Aaron has many years of experience working as a Linux system administrator. Although he is familiar with Windows environments, he strongly prefers to use his laptop, which runs Ubuntu. Aaron is active in a number of open source communities.

Gary Richardson, Self-Archivist

Image of Gary Richardson

Gary often communicates with his family online and wants to preserve his own email for future use.

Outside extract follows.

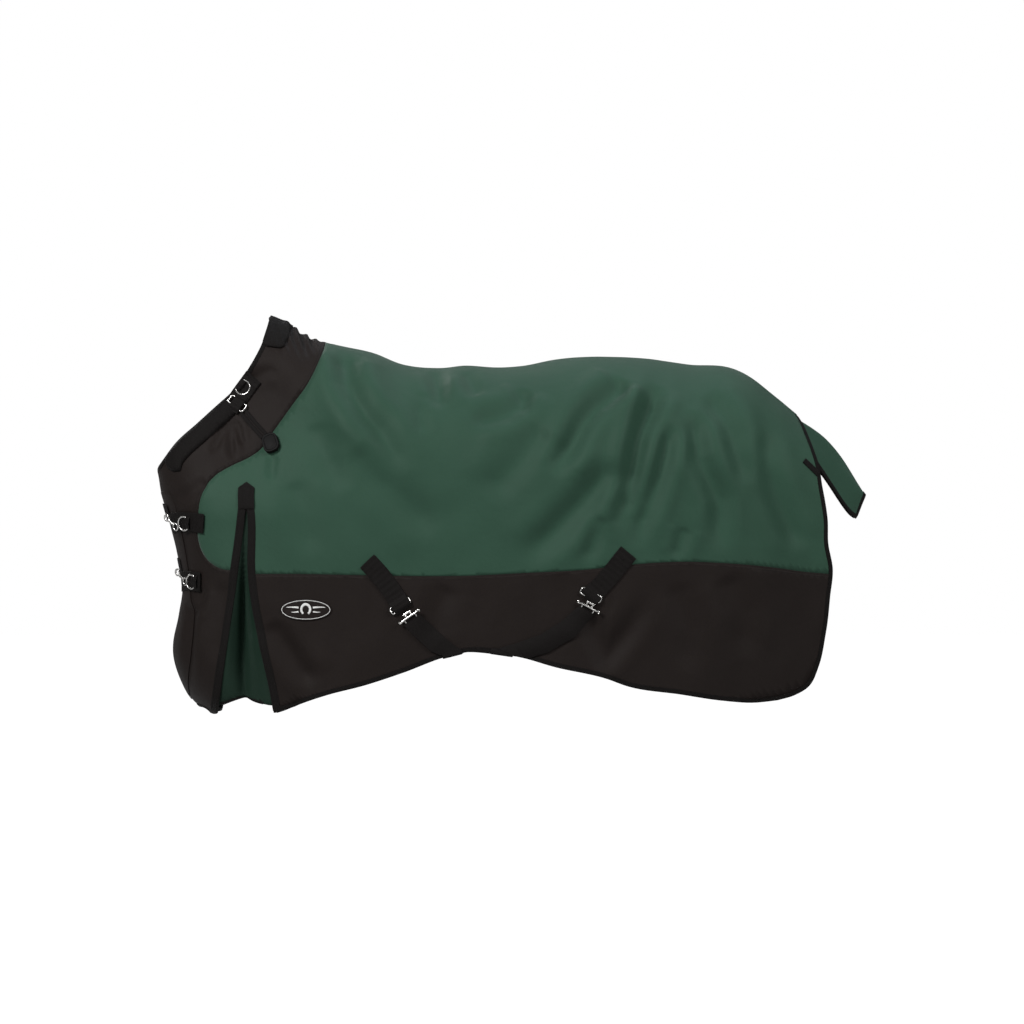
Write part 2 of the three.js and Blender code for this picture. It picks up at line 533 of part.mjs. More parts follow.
const flapHole = flapSheet(0.957, 0.918, -CLOTH - 9, 9, -0.02);
const flapTape = flapSheet(1, 1, -CLOTH - TAPE_SWELL, TAPE_SWELL, 0.08);
addSolid("tail_flap_binding", cut(flapTape, flapHole), TRIM);

// ---------------------------------------------------------------- metalwork's seat
// Puts a small piece, made flat in XZ with its face to -Y, on the near side, where all of it is at least
// `clear` above the cloth. `face` turns it from the cloth's own direction towards the side.
function seat(mesh, x, z, turn, clear, face = 0) {
  const normal = outward(x, z).lerp(new THREE.Vector3(0, -1, 0), face).normalize();
  const up = new THREE.Vector3(0, 0, 1).addScaledVector(normal, -normal.z).normalize();
  const along = new THREE.Vector3().crossVectors(normal, up).negate();
  mesh.quaternion.setFromRotationMatrix(new THREE.Matrix4().makeBasis(along, normal.clone().negate(), up));
  mesh.rotateY(turn);
  mesh.position.set(x, -halfAt(x, z), z);
  mesh.updateMatrix();
  const points = mesh.geometry.attributes.position;
  let push = -Infinity;
  for (let i = 0; i < points.count; i += 1) {
    const p = new THREE.Vector3().fromBufferAttribute(points, i).applyMatrix4(mesh.matrix);
    const under = halfAt(p.x, p.z, -p.y);
    push = Math.max(push, under + clear / Math.abs(normal.y) + p.y);
  }
  mesh.position.y -= push;
  return mesh;
}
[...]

The email service he currently uses is going offline and he needs to export his email before the service shuts down.

Goals

  • Gary wants to preserve his email for later use
  • Gary would like to browse email or attachments to find family photos
  • Gary would like to browse and view his email without using additional tools.
  • While Gary knows that the Mailbag tool will not enable him to search through his email for keywords, he wants his email package to preserve that potential if he is able to find other tools that enable search in the future.
  • Gary wants an email package that’s easy to copy and paste so he can manage it along with other important files.

Pain Points

  • Gary doesn’t have a lot of extra time to spare, so he needs clear, step-by-step documentation that will enable him to rapidly configure a tool without spending hours of time searching around the internet for fixes.
  • While Gary has downloaded and configured desktop software in the past, he does not do it regularly,

Technology Use

  • Gary mostly uses an iPad to view and send email, but he also has a Windows laptop.
  • Gary has downloaded and configured basic desktop software such as email clients in the past, but most of the tools he has found recently to fit his needs have been web applications. He has not yet had to do much configuration of desktop tools on his current version of Windows.
  • Gary has never used command-line tools.